American hip hop group

Hangar 18 was an American hip hop group from New York City, New York. It consisted of Alaska, Windnbreeze, and DJ Pawl. The group was signed to Definitive Jux.

==History==
During their early years, Alaska and Windnbreeze were active members of the Atoms Family crew. Hangar 18 was formed after the two were joined by DJ Pawl in 2002. The group's name derives from a hangar at the Wright-Patterson Air Force Base in Ohio.

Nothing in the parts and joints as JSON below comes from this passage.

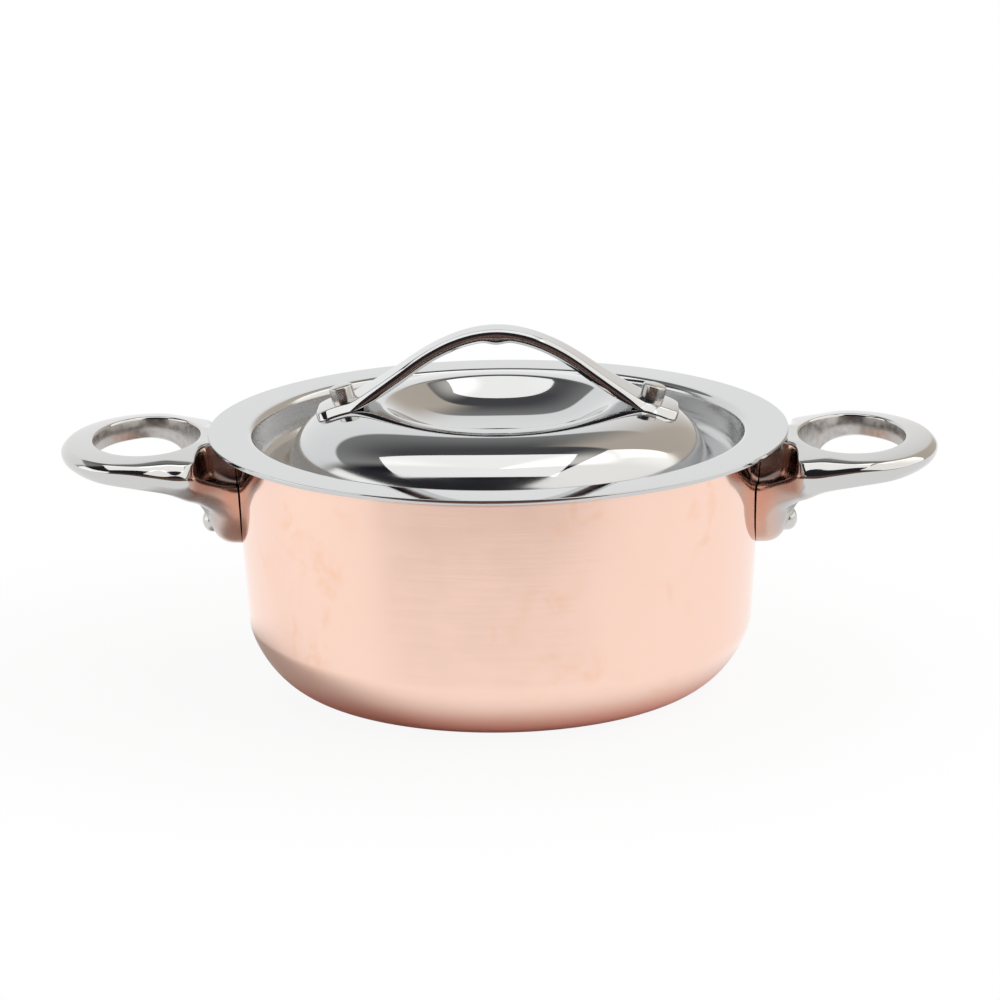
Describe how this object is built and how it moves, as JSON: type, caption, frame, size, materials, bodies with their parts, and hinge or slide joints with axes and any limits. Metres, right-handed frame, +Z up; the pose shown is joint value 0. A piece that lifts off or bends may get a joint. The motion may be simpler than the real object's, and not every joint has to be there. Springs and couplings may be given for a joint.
{
  "type": "sauce pot with lid",
  "caption": "Small straight-sided copper-clad sauce pot with looped cast side handles and a flanged, domed steel lid under an arched riveted strap.",
  "frame": {"origin": "centre of the flat base, at the bottom of the pot", "axes": "+Z up along the axis of the pot and lid, +X through the right side handle and along the arched strap, +Y away from the viewer"},
  "size_m": [0.174, 0.1148, 0.071],
  "materials": {
    "copper": "satin copper, lightly tarnished",
    "aluminium": "plain sheet, hidden inside the wall",
    "brushed_steel": "brushed in rings",
    "polished_steel": "mirror polished stainless steel",
    "cast_steel": "cast stainless steel, polished outside, satin in the finger hole",
    "rivet_steel": "satin stainless steel"
  },
  "bodies": {
    "pot": {"copper_shell": "copper", "aluminium_core": "aluminium", "steel_liner": "brushed_steel", "side_handle_left": "cast_steel", "side_handle_right": "cast_steel", "side_handle_rivet_left": "cast_steel", "side_handle_rivet_right": "cast_steel"},
    "lid": {"lid_shell": "polished_steel", "lid_handle": "polished_steel", "lid_rivet_left": "rivet_steel", "lid_rivet_right": "rivet_steel"}
  },
  "joints": [
    {"name": "lid_lift", "type": "slide", "parent": "pot", "child": "lid", "axis": [0, 0, 1], "range_m": [0, 0.08]}
  ]
}
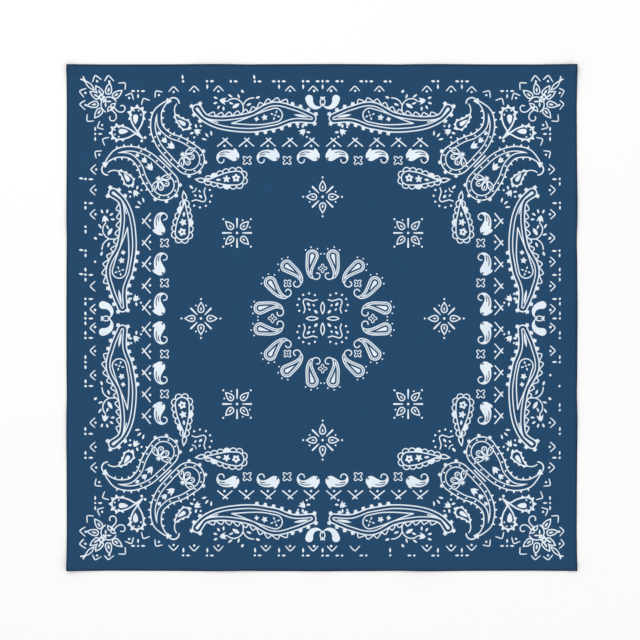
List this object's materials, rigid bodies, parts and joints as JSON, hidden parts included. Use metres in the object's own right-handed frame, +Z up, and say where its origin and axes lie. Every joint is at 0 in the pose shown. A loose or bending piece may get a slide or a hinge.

In 2004, Hangar 18 released the debut studio album, The Multi-Platinum Debut Album, on Definitive Jux. It received favorable reviews from Exclaim! and XLR8R. In 2007, the group released the second studio album, Sweep the Leg, on the label. It featured a guest appearance from Slug of Atmosphere.

==Members==
- Alaska - rapper
- Windnbreeze - rapper
- DJ Pawl - producer, DJ

==Discography==
===Studio albums===
- The Multi-Platinum Debut Album (2004)
- Sweep the Leg (2007)

===Compilation albums===
- The Shameless Self-Promotion CD (2003)
- The Donkey Show Volume 1 (2005)

===Singles===
- "Where We At?" / "Hangar 18 and the Temple of Doom" (2003)
- "Beatslope" (2004)
- "Barhoppin'" (2004)

===Guest appearances===
- Rob Sonic - "Sniper Picnic" from Telicatessen (2004)
- Dub-L - "World Premier" from Day of the Mega Beast! (2004)
- Fred Ones - "Evolve" from Phobia of Doors (2004)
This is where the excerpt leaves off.